> [Goal of the exercise]: Extract every line below that contains the word "this".

> [Records for the exercise]:
----------

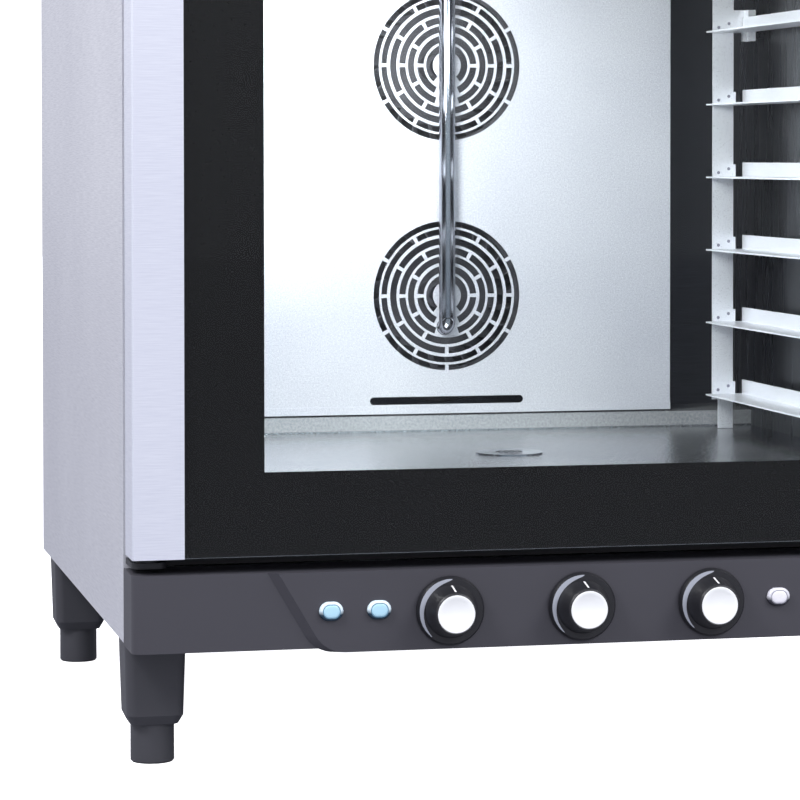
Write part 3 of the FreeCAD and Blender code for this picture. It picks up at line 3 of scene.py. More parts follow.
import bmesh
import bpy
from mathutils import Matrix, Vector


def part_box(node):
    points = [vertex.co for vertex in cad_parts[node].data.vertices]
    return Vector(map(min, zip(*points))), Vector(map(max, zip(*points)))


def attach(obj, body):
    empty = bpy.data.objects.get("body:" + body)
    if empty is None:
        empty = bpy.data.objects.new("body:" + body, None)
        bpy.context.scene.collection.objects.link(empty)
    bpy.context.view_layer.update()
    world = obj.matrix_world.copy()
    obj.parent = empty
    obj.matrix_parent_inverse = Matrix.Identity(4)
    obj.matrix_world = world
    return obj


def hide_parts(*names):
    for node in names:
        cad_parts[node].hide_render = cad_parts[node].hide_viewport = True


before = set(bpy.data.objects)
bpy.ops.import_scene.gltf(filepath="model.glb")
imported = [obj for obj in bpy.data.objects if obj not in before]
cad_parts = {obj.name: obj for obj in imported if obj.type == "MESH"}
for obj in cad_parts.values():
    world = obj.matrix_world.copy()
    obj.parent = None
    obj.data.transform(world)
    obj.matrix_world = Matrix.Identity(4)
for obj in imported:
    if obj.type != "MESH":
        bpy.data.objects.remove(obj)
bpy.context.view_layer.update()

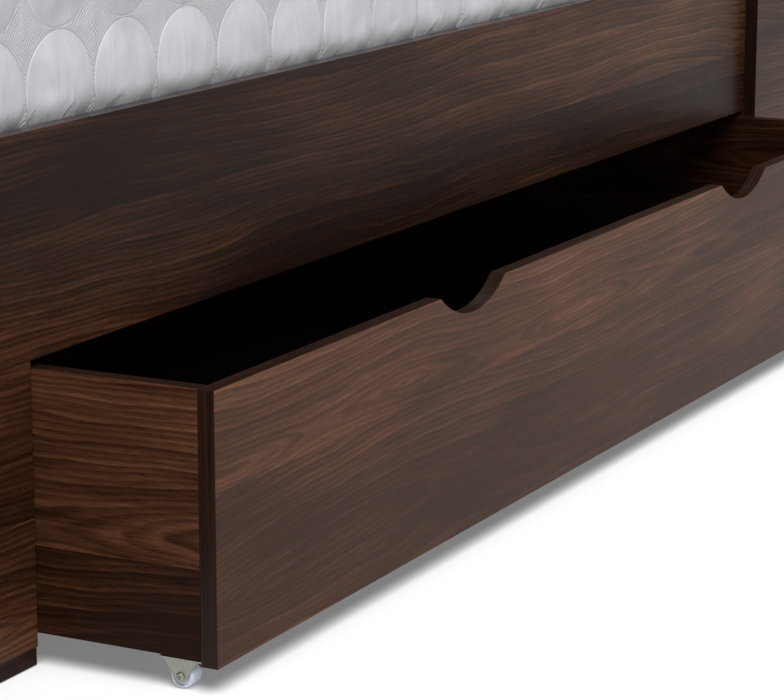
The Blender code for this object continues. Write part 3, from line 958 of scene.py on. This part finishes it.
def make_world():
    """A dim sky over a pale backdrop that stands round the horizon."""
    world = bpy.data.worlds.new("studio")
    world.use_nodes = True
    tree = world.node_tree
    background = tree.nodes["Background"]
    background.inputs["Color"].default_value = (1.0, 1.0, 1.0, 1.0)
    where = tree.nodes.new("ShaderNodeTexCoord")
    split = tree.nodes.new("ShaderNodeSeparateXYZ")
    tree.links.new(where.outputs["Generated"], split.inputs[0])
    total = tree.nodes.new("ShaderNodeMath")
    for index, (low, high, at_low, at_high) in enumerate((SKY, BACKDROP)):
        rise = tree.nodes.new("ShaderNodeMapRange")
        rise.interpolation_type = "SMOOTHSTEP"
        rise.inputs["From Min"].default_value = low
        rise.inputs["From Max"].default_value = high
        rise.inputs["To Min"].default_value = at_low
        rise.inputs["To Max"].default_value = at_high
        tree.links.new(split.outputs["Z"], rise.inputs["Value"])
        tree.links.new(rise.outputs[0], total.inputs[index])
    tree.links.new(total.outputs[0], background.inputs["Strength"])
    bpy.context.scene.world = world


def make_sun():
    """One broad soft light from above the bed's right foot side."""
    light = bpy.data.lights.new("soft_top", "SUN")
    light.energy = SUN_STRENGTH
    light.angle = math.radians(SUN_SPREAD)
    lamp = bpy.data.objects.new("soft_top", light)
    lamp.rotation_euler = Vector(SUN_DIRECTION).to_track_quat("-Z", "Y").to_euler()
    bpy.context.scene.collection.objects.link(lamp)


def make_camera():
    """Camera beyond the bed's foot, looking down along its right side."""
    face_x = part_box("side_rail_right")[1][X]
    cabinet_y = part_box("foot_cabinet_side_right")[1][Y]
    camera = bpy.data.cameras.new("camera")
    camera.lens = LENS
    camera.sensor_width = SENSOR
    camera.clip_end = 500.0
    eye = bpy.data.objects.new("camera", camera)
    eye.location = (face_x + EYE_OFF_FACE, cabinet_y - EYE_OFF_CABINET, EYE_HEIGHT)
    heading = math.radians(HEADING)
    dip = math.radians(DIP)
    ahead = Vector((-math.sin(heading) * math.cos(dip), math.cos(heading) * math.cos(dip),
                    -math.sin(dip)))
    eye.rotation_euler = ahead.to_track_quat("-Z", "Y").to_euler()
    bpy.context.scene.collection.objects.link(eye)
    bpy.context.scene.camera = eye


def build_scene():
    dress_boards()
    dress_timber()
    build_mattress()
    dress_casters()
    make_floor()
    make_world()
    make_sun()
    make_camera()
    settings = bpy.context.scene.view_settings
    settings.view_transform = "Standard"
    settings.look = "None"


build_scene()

----------

> [Problem solution]:
Write part 3 of the FreeCAD and Blender code for this picture. It picks up at line 3 of scene.py. More parts follow.
The Blender code for this object continues. Write part 3, from line 958 of scene.py on. This part finishes it.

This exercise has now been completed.